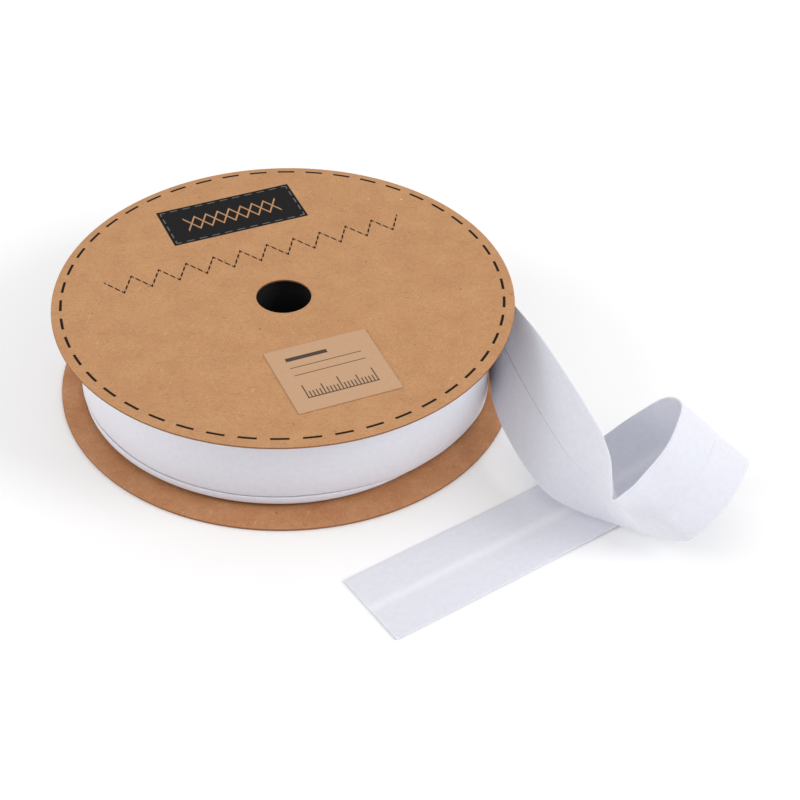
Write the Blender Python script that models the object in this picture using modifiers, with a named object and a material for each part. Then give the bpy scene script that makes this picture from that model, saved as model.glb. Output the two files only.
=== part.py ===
"""A card reel of white bias tape, lying flat, with its loose end looped on the table.

Metres, +Z up. The origin is on the table, in the middle of the whole part's footprint.
"""
import math

import bmesh
import bpy
from mathutils import Vector

MM = 0.001

# Reel
REEL_X = -30.5 * MM
REEL_Y = 19.3 * MM
CARD = 1.0 * MM
FLANGE_RADIUS = 65.0 * MM
HOLE_RADIUS = 7.75 * MM
INNER_WIDTH = 27.8 * MM
BOTTOM_SHIFT_X = 0.4 * MM
BOTTOM_SHIFT_Y = 0.4 * MM
GAP = 0.3 * MM
TOP_CARD_Z = CARD + INNER_WIDTH
DISC_STEPS = 112

# Core inside the winding
CORE_RADIUS = 22.0 * MM
CORE_BORE = 9.5 * MM
CORE_STEPS = 48

# Winding
ROLL_SHIFT_X = -0.6 * MM
ROLL_SHIFT_Y = 0.5 * MM
ROLL_RADIUS = 58.4 * MM
ROLL_BORE = 23.2 * MM
ROLL_TOP = 28.4 * MM
ROLL_STEPS = 112
LEDGE_RISE = 2.4 * MM
LEDGE_DEPTH = 1.1 * MM
LEDGE_LEAST = 0.12 * MM
LEDGE_FRONT = math.radians(-92)
ROLL_SLACK = 0.25 * MM

# Tape
TAPE_WIDTH = 25.0 * MM
TAPE_THICKNESS = 1.0 * MM
TAPE_STEP = 3.0 * MM
TAPE_CLEAR = 0.45 * MM
LAST_TURN_FROM = 62
LAST_TURN_TO = 18
LAST_TURN_STEP = 11
LAST_TURN_Z = 15.4

# Sticker on the top card
PRINT_TURN = math.radians(23.5)
STICKER_WIDTH = 30.0 * MM
STICKER_HEIGHT = 27.7 * MM
STICKER_THICKNESS = 0.3 * MM
STICKER_OUT = 36.3 * MM

# The loose tape's middle line from the roll to the cut end, in mm from the reel's axis and the
# table. lean_to is the bearing that the upper edge leans to, and lean its angle from upright.
LOOSE_TAPE = (
    # section             x      y      z     lean_to  lean
    ("leaves the roll",   56.2,  17.4,  15.4,    22,    0),
    ("past the rim",      60.2,   5.8,  15.0,    22,    8),
    ("past the rim",      63.5,  -5.9,  15.2,    21,   22),
    ("leans outward",     66.5, -17.7,  16.3,    20,   33),
    ("leans outward",     70.0, -29.7,  17.0,    20,   38),
    ("leans outward",     74.1, -41.6,  17.2,    21,   38),
    ("rights itself",     79.0, -52.7,  16.7,    20,   29),
    ("over the flat end", 85.7, -61.2,  15.4,   -41,   10),
    ("over the flat end", 88.8, -65.3,  14.6,  -109,   16),
    ("turns left",        91.4, -69.5,  13.9,  -132,   28),
    ("turns left",        94.0, -72.8,  14.0,  -146,   37),
    ("front of the loop", 99.6, -74.7,  17.1,  -173,   38),
    ("front of the loop", 103.0, -73.8, 19.5,   176,   39),
    ("loop rises",        109.3, -68.8, 24.1,   169,   42),
    ("loop rises",        113.9, -60.9, 26.8,   167,   47),
    ("top of the loop",   116.2, -52.1, 26.3,   167,   51),
    ("comes back down",   113.2, -43.6, 19.7,   157,   50),
    ("comes back down",   106.0, -41.4, 11.0,   137,   54),
    ("lies down",         96.4, -44.4,   5.5,   125,   69),
    ("under the run",     86.1, -50.0,   2.2,   124,   84),
    ("flat",              76.1, -57.1,   0.9,   126,   90),
    ("flat",              51.2, -75.4,   0.8,   126,   90),
    ("cut end",           26.1, -93.6,   0.8,   124,   90),
)

# Half of the tape's section, in half widths and thicknesses: a smooth face, and a face whose
# two folded-in flaps meet in a shallow channel on the middle line.
CHANNEL = 0.06
SMOOTH_FACE = ((-1.0, 0.5), (-0.5, 0.5), (0.0, 0.5), (0.5, 0.5), (1.0, 0.5))
FLAP_FACE = ((1.0, -0.5), (0.5, -0.5), (CHANNEL, -0.5), (0.0, -0.2), (-CHANNEL, -0.5),
             (-0.5, -0.5), (-1.0, -0.5))


def clear_scene():
    for thing in list(bpy.data.objects):
        bpy.data.objects.remove(thing, do_unlink=True)


def new_collection(name):
    group = bpy.data.collections.new(name)
    bpy.context.scene.collection.children.link(group)
    return group


def material(name, colour, roughness, metallic=0.0):
    """A Principled material; the colour is linear."""
    mat = bpy.data.materials.new(name)
    mat.use_nodes = True
    shader = mat.node_tree.nodes["Principled BSDF"]
    shader.inputs["Base Color"].default_value = (*colour, 1.0)
    shader.inputs["Roughness"].default_value = roughness
    shader.inputs["Metallic"].default_value = metallic
    return mat


def add_object(group, name, mesh, mat, place=(0.0, 0.0, 0.0), turn=0.0):
    part = bpy.data.objects.new(name, mesh)
    mesh.materials.append(mat)
    part.location = place
    part.rotation_euler.z = turn
    group.objects.link(part)
    return part


def ring_profile(inner, outer, low, high):
    """A rectangle beside the axis, running down its outer side."""
    return ((inner, high), (outer, high), (outer, low), (inner, low))


def turned(group, name, profile, steps, mat, place):
    """A closed profile in the XZ plane, turned once round Z."""
    mesh = bpy.data.meshes.new(name)
    count = len(profile)
    mesh.from_pydata([(r, 0.0, z) for r, z in profile],
                     [(i, (i + 1) % count) for i in range(count)], [])
    part = add_object(group, name, mesh, mat, place)
    screw = part.modifiers.new("turn", "SCREW")
    screw.steps = steps
    screw.render_steps = steps
    screw.use_merge_vertices = True
    screw.merge_threshold = 0.00001
    screw.use_smooth_shade = False
    return part


def flange(group, name, z, mat, place):
    """One die-cut card disc with its spindle hole."""
    x, y = place
    return turned(group, name, ring_profile(HOLE_RADIUS, FLANGE_RADIUS, 0.0, CARD),
                  DISC_STEPS, mat, (x, y, z))


def core(group, name, mat):
    """The dark tube that shows through the hole and holds the two cards apart."""
    profile = ring_profile(CORE_BORE, CORE_RADIUS, CARD + GAP, TOP_CARD_Z - GAP)
    return turned(group, name, profile, CORE_STEPS, mat, (REEL_X, REEL_Y, 0.0))


def ledge_share(azimuth):
    """How far the last turns ride up: 1 at the front, fading to 0 at the sides."""
    return max(0.0, math.cos(azimuth - LEDGE_FRONT)) ** 0.7


def roll_radius(azimuth):
    """The winding's outer radius, a little slack where the hand-wound turns sag in."""
    wave = math.sin(3 * azimuth + 0.8) + 0.5 * math.sin(5 * azimuth)
    return ROLL_RADIUS - ROLL_SLACK * (1.5 + wave) / 3


def wound_roll(group, name, mat):
    """The winding: one ring whose last turns sit higher at the front and leave a ledge."""
    low = CARD + GAP
    ledge = low + LEDGE_RISE
    under = ROLL_RADIUS - LEDGE_DEPTH
    profile = ((ROLL_BORE, ROLL_TOP), (ROLL_RADIUS, ROLL_TOP), (ROLL_RADIUS, ledge),
               (under, ledge), (under, low), (ROLL_BORE, low))
    place = (REEL_X + ROLL_SHIFT_X, REEL_Y + ROLL_SHIFT_Y, 0.0)
    blank = turned(group, name + "_blank", profile, ROLL_STEPS, mat, place)
    shape = blank.evaluated_get(bpy.context.evaluated_depsgraph_get())
    mesh = bpy.data.meshes.new_from_object(shape)
    mesh.materials.clear()
    near = 0.01 * MM
    for vertex in mesh.vertices:
        x, y, z = vertex.co
        radius = math.hypot(x, y)
        if radius < under - near:
            continue
        azimuth = math.atan2(y, x)
        share = ledge_share(azimuth)
        outer = roll_radius(azimuth)
        if radius < ROLL_RADIUS - near:
            outer -= max(LEDGE_DEPTH * share, LEDGE_LEAST)
        if abs(z - ledge) < near:
            z = low + max(LEDGE_RISE * share, LEDGE_LEAST)
        vertex.co = (outer * math.cos(azimuth), outer * math.sin(azimuth), z)
    bpy.data.objects.remove(blank, do_unlink=True)
    return add_object(group, name, mesh, mat, place)


def leaning(bearing, lean):
    """The unit direction from the tape's lower edge to its upper edge."""
    bearing, lean = math.radians(bearing), math.radians(lean)
    return Vector((math.sin(lean) * math.cos(bearing), math.sin(lean) * math.sin(bearing),
                   math.cos(lean)))


def last_turn():
    """The end of the last turn, still on the roll, from behind it to where it comes away."""
    radius = (ROLL_RADIUS + TAPE_CLEAR + TAPE_THICKNESS / 2) / MM
    rows = []
    for azimuth in range(LAST_TURN_FROM, LAST_TURN_TO, -LAST_TURN_STEP):
        angle = math.radians(azimuth)
        rows.append(("on the roll", ROLL_SHIFT_X / MM + radius * math.cos(angle),
                     ROLL_SHIFT_Y / MM + radius * math.sin(angle), LAST_TURN_Z, azimuth, 0))
    return rows


def smooth(a, b, c, d, t):
    """Catmull-Rom between b and c."""
    return 0.5 * (2 * b + (c - a) * t + (2 * a - 5 * b + 4 * c - d) * t * t
                  + (3 * b - a - 3 * c + d) * t * t * t)


def tape_route():
    """Middle points and edge directions about TAPE_STEP apart, from the table's rows."""
    rows = last_turn() + list(LOOSE_TAPE)
    points = [Vector(row[1:4]) * MM for row in rows]
    leans = [leaning(*row[4:6]) for row in rows]
    route = []
    last = len(rows) - 1
    for i in range(last):
        before, after = max(i - 1, 0), min(i + 2, last)
        steps = max(1, round((points[i + 1] - points[i]).length / TAPE_STEP))
        for step in range(steps):
            t = step / steps
            point = smooth(points[before], points[i], points[i + 1], points[after], t)
            lean = smooth(leans[before], leans[i], leans[i + 1], leans[after], t)
            route.append((point, lean.normalized()))
    route.append((points[last], leans[last]))
    return route


def loose_tape(group, name, mat):
    """The tape as one closed sheet: its section carried along the route."""
    route = tape_route()
    outline = SMOOTH_FACE + FLAP_FACE
    mesh = bpy.data.meshes.new(name)
    sheet = bmesh.new()
    rings = []
    for i, (point, up) in enumerate(route):
        ahead = route[min(i + 1, len(route) - 1)][0] - route[max(i - 1, 0)][0]
        outward = up.cross(ahead).normalized()
        rings.append([sheet.verts.new(point + up * across * TAPE_WIDTH / 2
                                      + outward * through * TAPE_THICKNESS)
                      for across, through in outline])
    count = len(outline)
    for ring, following in zip(rings, rings[1:]):
        for k in range(count):
            after = (k + 1) % count
            sheet.faces.new((ring[k], ring[after], following[after], following[k]))
    sheet.faces.new(rings[0])
    sheet.faces.new(rings[-1])
    bmesh.ops.recalc_face_normals(sheet, faces=sheet.faces)
    sheet.to_mesh(mesh)
    sheet.free()
    return add_object(group, name, mesh, mat, (REEL_X, REEL_Y, 0.0))


def sticker(group, name, mat):
    """A square paper label, stuck on the top card between the hole and the rim."""
    mesh = bpy.data.meshes.new(name)
    plate = bmesh.new()
    bmesh.ops.create_cube(plate, size=1.0)
    bmesh.ops.scale(plate, vec=(STICKER_WIDTH, STICKER_HEIGHT, STICKER_THICKNESS),
                    verts=plate.verts)
    plate.to_mesh(mesh)
    plate.free()
    x = REEL_X + STICKER_OUT * math.sin(PRINT_TURN)
    y = REEL_Y - STICKER_OUT * math.cos(PRINT_TURN)
    z = TOP_CARD_Z + CARD + GAP + STICKER_THICKNESS / 2
    return add_object(group, name, mesh, mat, (x, y, z), PRINT_TURN)


clear_scene()
reel = new_collection("bias_tape_roll")
kraft = material("kraft_card", (0.55, 0.32, 0.16), 0.85)
black = material("dark_core", (0.012, 0.009, 0.008), 0.8)
cloth = material("white_bias_tape", (0.78, 0.78, 0.82), 0.9)
paper = material("kraft_sticker", (0.58, 0.36, 0.21), 0.6)

flange(reel, "flange_bottom", 0.0, kraft, (REEL_X + BOTTOM_SHIFT_X, REEL_Y + BOTTOM_SHIFT_Y))
flange(reel, "flange_top", TOP_CARD_Z, kraft, (REEL_X, REEL_Y))
core(reel, "reel_core", black)
wound_roll(reel, "roll_wound", cloth)
loose_tape(reel, "tail_tape", cloth)
sticker(reel, "label_sticker", paper)
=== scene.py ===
"""A card reel of white single-fold bias tape, lying flat, with its loose end looped on the table."""
import math

import bmesh
import bpy
from mathutils import Matrix, Vector, noise


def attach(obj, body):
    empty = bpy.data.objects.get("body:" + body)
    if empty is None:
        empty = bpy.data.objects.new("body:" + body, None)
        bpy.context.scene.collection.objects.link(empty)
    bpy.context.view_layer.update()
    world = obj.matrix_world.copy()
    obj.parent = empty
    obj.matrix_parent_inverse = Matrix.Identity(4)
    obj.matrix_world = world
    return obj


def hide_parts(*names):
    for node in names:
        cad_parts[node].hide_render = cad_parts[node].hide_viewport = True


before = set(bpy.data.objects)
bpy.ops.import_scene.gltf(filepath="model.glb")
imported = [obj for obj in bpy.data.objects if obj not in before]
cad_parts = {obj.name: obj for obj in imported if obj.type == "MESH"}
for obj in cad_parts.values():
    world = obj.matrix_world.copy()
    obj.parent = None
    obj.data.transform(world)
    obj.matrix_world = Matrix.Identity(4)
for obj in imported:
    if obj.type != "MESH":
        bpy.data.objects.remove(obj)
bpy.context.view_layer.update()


# Camera, floor and light. The camera looks down at the reel from the side of the cut end. Large
# soft lamps stand round a seamless white table, the strongest one at the right.
MM = 0.001
CAMERA_PLACE = Vector((2.6, -453.4, 385.4)) * MM
CAMERA_DOWN = math.radians(39.743)
CAMERA_ROLL = math.radians(0.808)
CAMERA_LENS = 94.5
FLOOR_SIZE = 6.0
FLOOR_Z = -0.15 * MM
SKY = 0.83
LAMPS = (
    # name          x      y      z     across  watts
    ("right_side",  0.97, -0.30,  0.70, 0.60,    5.0),
    ("left_side",  -1.10,  0.00,  0.60, 0.70,    3.4),
)
AIM = Vector((0.0, 0.0, 0.015))


def linear(code):
    """An sRGB hex code as linear colour with alpha."""
    parts = [int(code[i:i + 2], 16) / 255 for i in (1, 3, 5)]
    return (*[c / 12.92 if c <= 0.04045 else ((c + 0.055) / 1.055) ** 2.4 for c in parts], 1.0)


def new_material(name):
    mat = bpy.data.materials.new(name)
    mat.use_nodes = True
    return mat, mat.node_tree, mat.node_tree.nodes["Principled BSDF"]


bpy.ops.object.select_all(action="DESELECT")
bpy.ops.object.camera_add()
camera = bpy.context.object
camera.matrix_world = (Matrix.Translation(CAMERA_PLACE)
                       @ Matrix.Rotation(math.radians(90) - CAMERA_DOWN, 4, "X")
                       @ Matrix.Rotation(CAMERA_ROLL, 4, "Z"))
camera.data.lens = CAMERA_LENS
camera.data.sensor_width = 36
camera.data.clip_start = 0.01
bpy.context.scene.camera = camera

bpy.ops.mesh.primitive_plane_add(size=FLOOR_SIZE, location=(0, 0, FLOOR_Z))
floor = bpy.context.object
floor.name = "floor"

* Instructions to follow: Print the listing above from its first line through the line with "DISC_STEPS = 112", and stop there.

* Right answer:
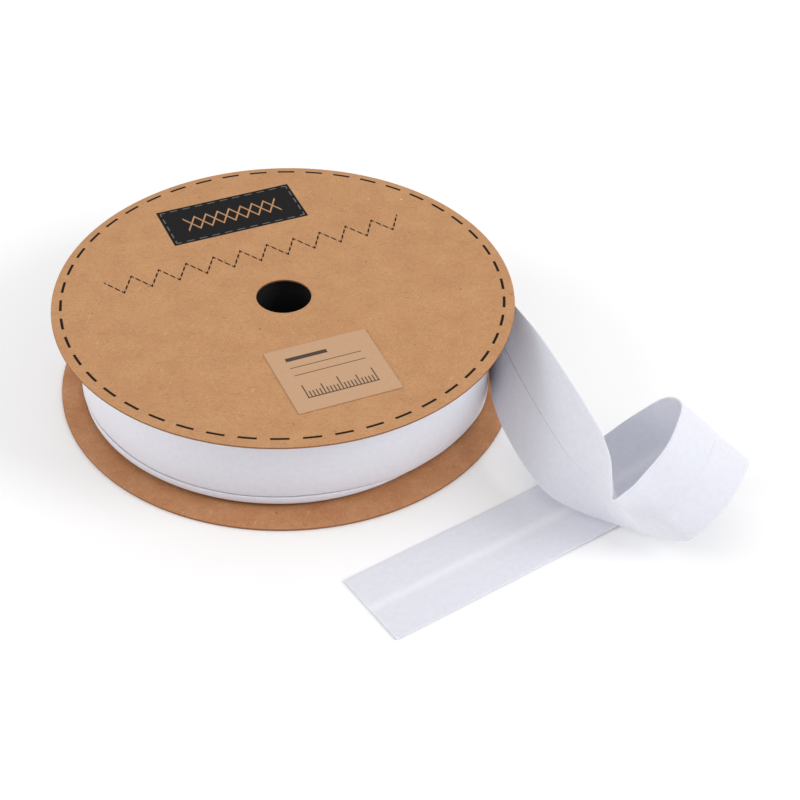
Write the Blender Python script that models the object in this picture using modifiers, with a named object and a material for each part. Then give the bpy scene script that makes this picture from that model, saved as model.glb. Output the two files only.
=== part.py ===
"""A card reel of white bias tape, lying flat, with its loose end looped on the table.

Metres, +Z up. The origin is on the table, in the middle of the whole part's footprint.
"""
import math

import bmesh
import bpy
from mathutils import Vector

MM = 0.001

# Reel
REEL_X = -30.5 * MM
REEL_Y = 19.3 * MM
CARD = 1.0 * MM
FLANGE_RADIUS = 65.0 * MM
HOLE_RADIUS = 7.75 * MM
INNER_WIDTH = 27.8 * MM
BOTTOM_SHIFT_X = 0.4 * MM
BOTTOM_SHIFT_Y = 0.4 * MM
GAP = 0.3 * MM
TOP_CARD_Z = CARD + INNER_WIDTH
DISC_STEPS = 112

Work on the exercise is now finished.